The ERA estimated the government would receive $338 million more than the efficient cost of services in the 2019 financial year, mostly because of excessive prices for wastewater.

Resetting Water Corporation’s charges would save the typical household $400 in that year, the ERA had said.

A spokesperson said the state government was delivering on its commitment to limit increases to household fees and charges.

“In the 2020-21 financial year the average household water bill decreased,” the spokesperson said. 

“For this financial year, increases to residential water charges have been kept to just 1.75 per cent.”

The spokesperson said the state government’s subsidies kept country water prices below cost, ensuring customers pay the same rate for their first 300 kilolitres of water each year.

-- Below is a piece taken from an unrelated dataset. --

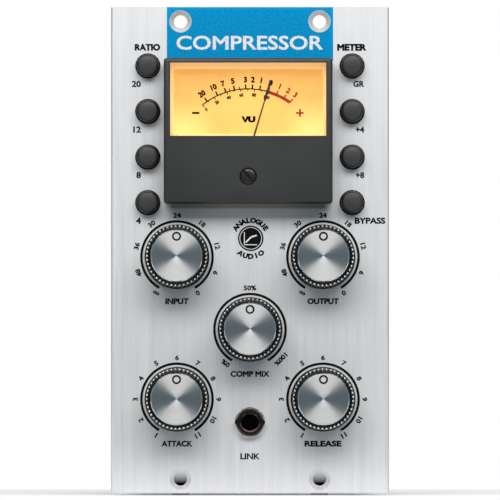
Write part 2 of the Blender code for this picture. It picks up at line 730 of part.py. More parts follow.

“The ERA has a view that all Western Australian households should pay the same for wastewater services,” the spokesperson said. 

“If this policy was introduced, it would lead to price increases for households in lower socio-economic areas.

“The wastewater services charge model proposed by the ERA has been rejected by both the former Liberal-National Government and the McGowan Government.”

The corporation won’t pay a dividend to the state government this year.

Instead, the budget allocates $1.4 billion to stay in Water Corporation’s hands to help pay for a future desalination plant.